The illusion wanes, and in time we return
to our noisy cities where the blue
appears only in fragments
high up among the towering shapes.
Then rain leaching the earth.
Tedious, winter burdens the roofs,
and light is a miser, the soul bitter.
Yet, one day through an open gate,
among the green luxuriance of a yard,
the yellow lemons fire
and the heart melts,
and golden songs pour
into the breast
from the raised cornets of the sun.
 
Re: Do You Have a Favorite Poem?

I think back on your smile, and for me it’s a clear pool
found by chance among the rocks of a riverbed,
little mirror where the ivy can watch her corymbs,
embraced by a quiet white sky overhead.

This I remember; I can’t say, distant one,
whether your look gives voice to a simple spirit,
or if you’re one of those wanderers the world’s evil harms
who carry their suffering with them like a charm.
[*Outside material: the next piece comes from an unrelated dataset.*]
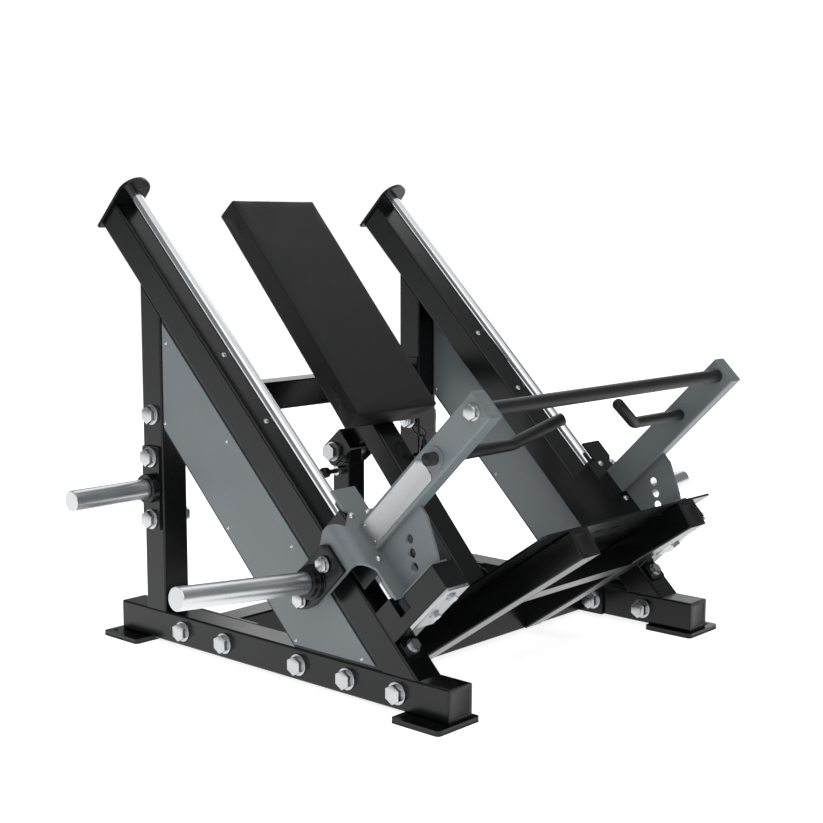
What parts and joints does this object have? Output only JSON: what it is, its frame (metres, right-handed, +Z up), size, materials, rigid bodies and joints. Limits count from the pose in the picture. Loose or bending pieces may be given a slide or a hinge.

But I can say this: that your contemplated image
drowns extravagant fears in a wave of calm,
and that your look finds its way into my gray memory
sharp like the crest of a young palm…

(Eugenio Montale, translated by Jonathan Galassi)
 
Re: It's Poetry Darlings!!

Healed - Dorothy Parker



Oh, when I flung my heart away,
The year was at its fall.
I saw my dear, the other day,
Beside a flowering wall;
And this was all I had to say:
"I thought that he was tall!"
 
Re: It's Poetry Darlings!!

The Winter Palace.

Most peolple know more as they getolder:
I give all that the cold shoulder.

I spent my second quarter-century
Losing what i had learnt at university.

And refusing to take in what had happened since
Now i know none of the names in public prints.

And am starting to give offence by forgetting faces
and swearing I've never been in certain places.

It will be worth it, if in the end i manage
To blank out whatever it is that is doing the damage.

Then there will be nothing i know.
My mind will fall in on itself, like fields, like snow.